JOHN ATKINSON GRIMSHAW
1836 - Leeds - 1893
Ref: CC 210
A moonlit street
Signed and dated lower left: Atkinson Grimshaw 1874
Oil on board: 9 ¼ x 13 ½ in / 23.5 x 34.3 cm
Provenance:
Private collection, Canada;
Richard Green, London, 1996;
private collection, USA
Exhibited:
London, Richard Green, John Atkinson Grimshaw 1836-Leeds-1893, 11th Feburary-7th March 1998, no.7, illus. in colour
Views of moonlit suburban lanes, such as this charming work, were to become one of Grimshaw’s most accomplished subjects. The house in the background may well be Grimshaw’s own home, Knostrop Hall. Inspired by the deserted lanes of his native Leeds and adopted London, Grimshaw created a whole new form of the moonlit street genre, nonetheless rooted in the townscapes of the art of the past.
Alexander Robertson has eloquently described this genre: ‘The newly built villas of England’s Victorian cities, seen beyond high-walled lanes, certainly formed one of Grimshaw’s most memorable creative images, by presenting them in moonlight he established a new genre. There were, of course, many precedents for other types of night scene; riverscapes of the Dutch seventeenth century painted Aert van der Neer; the landscapes of Joseph Wright of Derby; the moonlights of the Pether family in the nineteenth century; and also paintings by Turner forsaking the golden light of the sun, on occasion to paint the moon.’[1]
John Atkinson Grimshaw was a Victorian artist who became famous for his sombre views of the dockyards and his nocturnal scenes of urban lanes with leafless trees silhouetted against the moonlight sky. During his later life, he became a close friend of James McNeill Whistler who admired his work and admitted: ‘I considered myself the inventor of nocturnes until I saw Grimmy’s moonlight picture.’

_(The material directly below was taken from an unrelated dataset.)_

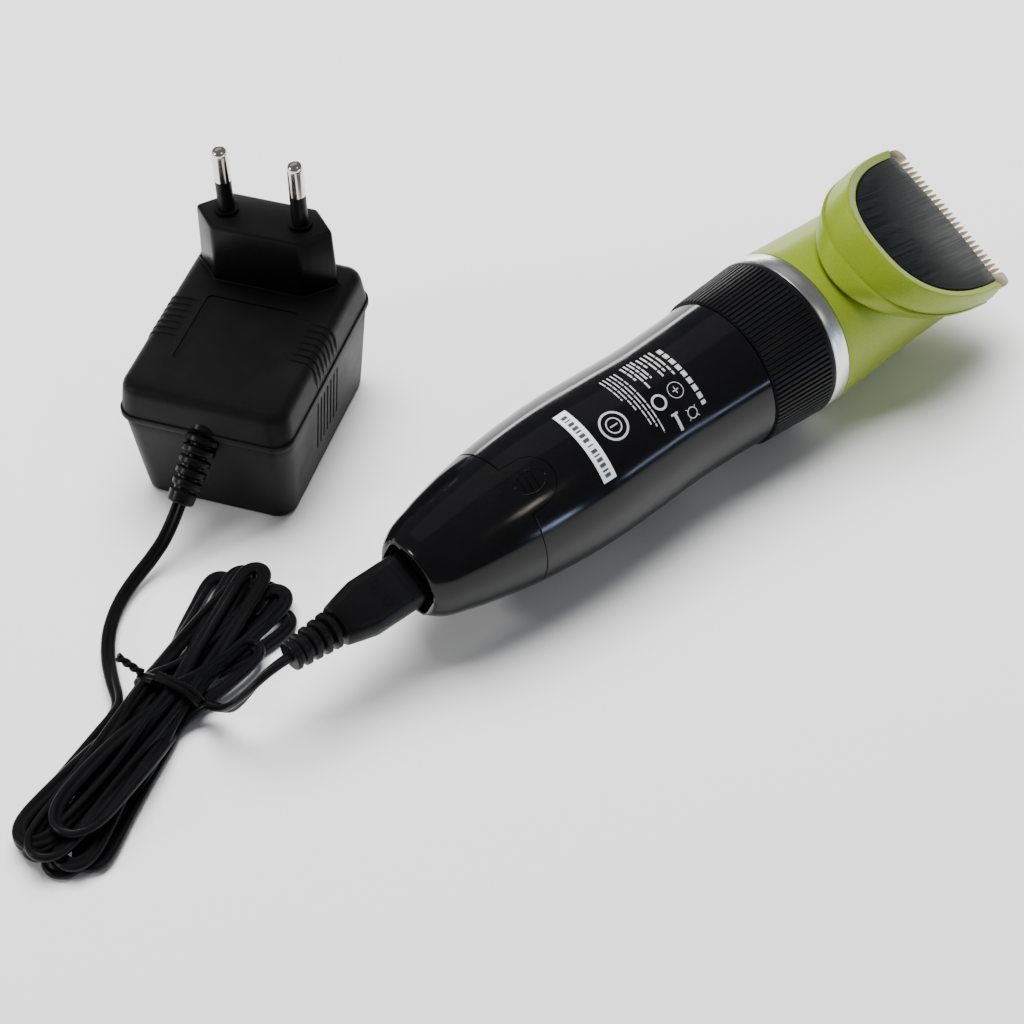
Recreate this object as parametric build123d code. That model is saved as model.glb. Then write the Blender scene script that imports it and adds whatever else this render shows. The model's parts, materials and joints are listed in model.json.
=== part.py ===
"""Cordless hair and animal clipper with its plug-in mains charger, lead and connector.

Millimetres, +Z up, everything lying on the plane z = 0.  The clipper is modelled in its own axes:
x runs along the handle from tail to blade with 0 at the front edge of the chrome ring, +z is the
side that carries the blade and the label.  It is then rolled about its long axis and lifted, because
it rests on the edge of its switch.
"""
from build123d import *
from math import cos, sin, tan, radians, degrees, atan2
import os

os.makedirs("parts", exist_ok=True)

# ---------------------------------------------------------------- driving dimensions
ROLL = 24.2                # roll of the lying clipper about its long axis, degrees
SHIFT = (31.55, 2.50)       # clipper's ring-front plane and axis, from the middle of its box
WALL = 1.8                 # housing wall
GAP = 0.15                 # play between covers

TAIL_END = -121.5
CAP_SEAM = -94.6           # where the tail cap meets the housing
RING_REAR, RING_FRONT = -23.5, -4.5
RING_R_REAR, RING_R_FRONT = 19.76, 21.03
NECK_R = 17.65             # turned neck that carries the length ring and the chrome ring
NECK_END = 6.0
RUN_CLEAR = 0.05           # radial running clearance of shafts and the length ring
# outside radius of the handle along x
BODY_PROFILE = [(TAIL_END, 9.5), (-119.4, 11.0), (-112, 13.6), (-103.5, 15.6), (CAP_SEAM, 17.2), (-85, 18.3),
                (-72, 19.0), (-58, 18.75), (-45, 18.35), (-34, 18.6), (RING_REAR, 19.1)]
# outside radius of the green hood along x
HOOD_PROFILE = [(0, 20.95), (12, 20.3), (24, 19.7), (38, 19.3), (52, 19.2)]
HOOD_WALL = 2.0

BLADE_SLOPE = 25.3         # slope of the blade plane to the handle's axis, degrees
BLADE_REF = (62.0, 4.6)    # point (x, z) of the blade plane from which s is counted back
TOOTH_COUNT, TOOTH_PITCH = 24, 1.55
TOOTH_TIP, TOOTH_ROOT = 3.6, 11.4
BLADE_FRONT = 12.2         # s of the frame's front face
LUG_HALF = 22.7            # half-width over the blade's end lugs
PLATE_HALF, PLATE_REAR = 20.5, 46.9
RIDGE_HALF, RIDGE_REAR, RIDGE_H = 21.8, 50.2, 0.7
STEP_HALF, STEP_REAR, STEP_H = 23.0, 55.6, -5.2
BASE_HALF, BASE_REAR, BASE_H = 21.2, 59.4, -9.6

SWITCH_HALF, SWITCH_TOP, SWITCH_EDGE = 5.6, 21.33, 1.0
SWITCH_X = (-52.0, -36.0)
SWITCH_TRAVEL = 4.0
LEVER_X = 16.0             # lever's pivot; its drive pin is 16.3 further on

MOUTH_HALF, MOUTH_HIGH = 8.0, 6.4      # half sizes of the tail cap's opening
PLUG_HALF, PLUG_HIGH = 6.6, 4.1        # half sizes of the charge connector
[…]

Born in Leeds, the son of an ex-policeman, Grimshaw first took up painting while he was employed as a clerk for the Great Northern Railway. He married his cousin Frances Theodosia Hubbarde in 1858 and by 1861, he had abandoned his job in order to devote all his time to becoming an artist. In his early work, John Atkinson Grimshaw was influenced by John Ruskin’s creed of ‘truth to nature’ and adopted the detailed Pre-Raphaelite technique of the Leeds painter, John William Inchbold. He was also fascinated by the relatively new art of photography and may have used a camera obscura in developing his compositions. Towards 1865, he renounced this painting style. He painted many urban scenes in which moonlight and shadows were the most striking features. The towns and docks that he painted most frequently were Glasgow Liverpool. Leeds, Scarborough, Whitby and London. These works have become his best known though he also painted landscapes, portraits, interior scenes, fairy pictures and neo-classical subjects. Grimshaw painted mostly for private patrons. He only exhibited five works at the Royal Academy between 1874 and 1876.
By 1870, Grimshaw had become successful enough to move to Knostrop Old Hall, a seventeenth century mansion about two miles from the centre of Leeds, which featured in many of his paintings. He rented another home near Scarborough which he called ‘The Castle by the Sea’, towards 1876. Grimshaw suffered a serious financial disaster in 1879 and had to leave his house at Scarborough. He moved to London and rented a studio in Chelsea, leaving his family at Knostrop. He returned to Knostrop, where he died in 1893. Several of his children, Arthur Grimshaw (1864-1913), Louis H Grimshaw (1870-1944), Wilfred Grimshaw (1871-1937) and Elaine Grimshaw (1877-1970), became painters.
The work of Grimshaw is represented in the Bradford City Art Gallery, the Shipley Art Gallery, Gateshead, the Gloucester Museum and Art Gallery, the Bankfield Museum, Halifax, the Harrogate Museums and Art Gallery, the Ferens Art Gallery, Kingston-upon-Hull, the Huddersfield Art Gallery, Kirklees Metropolitan Council, the Harris Art Gallery, Preston, the Leeds City Art Gallery, the Walker Art Gallery, Liverpool, the Guildhall Art Gallery and the Tate Gallery, London, the Scarborough Art Gallery, the Wakefield Art Gallery and Museums, the Pannett Gallery, Whitby, the Musée des Beaux-Arts, Brest, France, the Wadsworth Atheneum, Hartford, Connecticut, the Nelson-Atkins Gallery, Kansas City, Missouri, the Minneapolis Institute of Arts, Minneapolis, Minnesota, the Yale Center for British Art, New Haven, Connecticut, the Museum of Art, New Orleans, Louisiana, the Rhode Island School of Design, Providence, Rhode Island in the United States, the Shepparton Art Centre, Welsford, Victoria, Australia and the King George VI Art Gallery, Port Elizabeth, South Africa.
[1] Alexander Robertson, Atkinson Grimshaw, Oxford 1988, p.86.